Hay en La la land un doble juego entre director y compositor. Damien Chazelle y Justin Hurwitz dan forma a una estructura de relojería, exacta, pura, en donde se permiten el juego con los colores, los planos, las formas, el derrotero romántico clásico, pero sin caer en el cliché, la historia avanza y deviene en otra cosa, coquetea con lo amoroso, pero no se queda ahí. Los personajes se entrelazan para luego soltarse, se enriquecen mutuamente, siempre en ritmo de bop, de swing, de vals, y siempre en medio de las ensoñaciones propias del género. Realizado en contrapunto, se tiene la sensación de que el film comenta la música a la vez que esta da forma a aquel, y en este ir y venir en donde el origen se nos pierde, en esta loa al jazz teñida de historia de amor, Hurwitz alcanza niveles dignos de Michel Legrand y se despacha con una banda de sonido memorable, poderosa y virulenta. Tomando prestadas las palabras del personaje de Sebastian, si el jazz surge de una necesidad imperiosa y visceral de comunicarse ahí cuando las palabras no sirven, me arriesgo a suponer que el film musical como lo conocemos surge también de una necesidad, la de expresar aquello que la narración más lineal y respetuosa de lo real no consigue. El musical con su realidad aparte consigue interpretar así el mundo interno de los personajes, los matices de lo íntimo, a la vez que libera en cierto punto al espectador, enfrentándolo a lo inesperado. Lo libera en tanto y en cuanto deja de tener el control cuando menos parcial de lo que ocurre en la pantalla. En el musical las expectativas generadas no siempre se cumplen, y lo onírico, la fantasía, tiene un lugar de peso. Creo que es eso al fin de cuentas lo que genera tanto amor o tanto rechazo en el espectador de musicales, esa suerte de realidad aparte, esa forma imperfecta en tanto que no es conclusiva en lo que se narra, el límite difuso entre una ilusión de realidad calcada de la vida por fuera de la pantalla y lo mágico. Para ser espectador de musicales es necesario relajarse y dejar de tener el control de las situaciones en la pantalla, dejar de esperar explicaciones que no existen o que en todo caso sólo pueden buscarse en uno mismo, es por eso que ver hoy un film como La la land no es del todo inocente.

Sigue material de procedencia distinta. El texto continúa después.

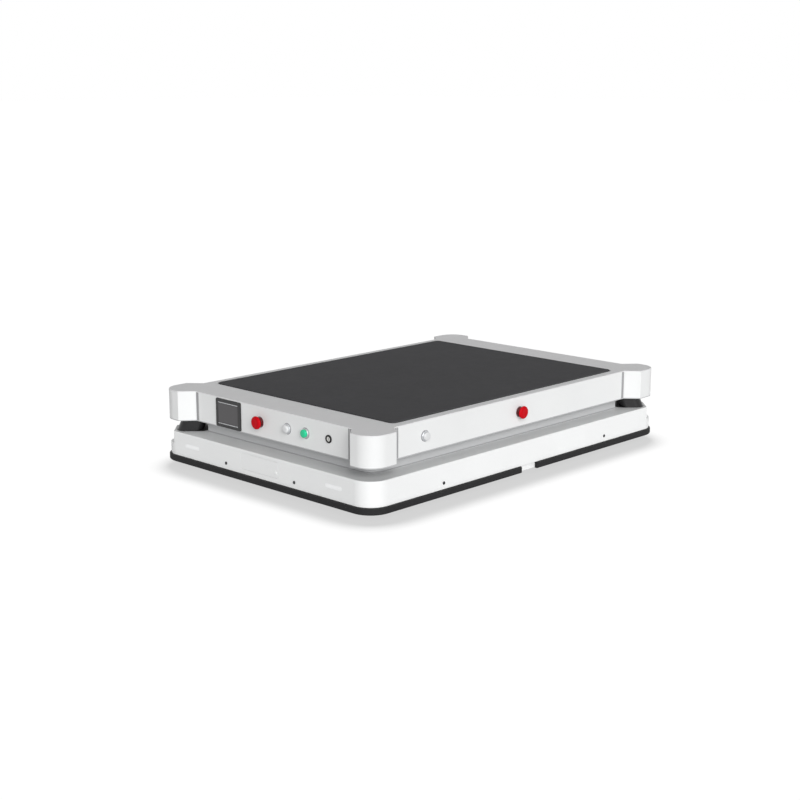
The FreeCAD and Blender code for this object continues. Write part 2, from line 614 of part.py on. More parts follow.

Como alguien que aprendió a relajarse, apreciar y disfrutar del género, puedo decir que si bien lo anacrónico aquí no es más que un recurso, un guiño, una forma de representar, resulta esperanzador encontrar que todavía es posible filmar este tipo de cine, que todavía es posible soñar frente a la pantalla, y que, al final de cuentas, es necesario a veces mirar hacia atrás, saber de donde se viene, para poder seguir avanzando.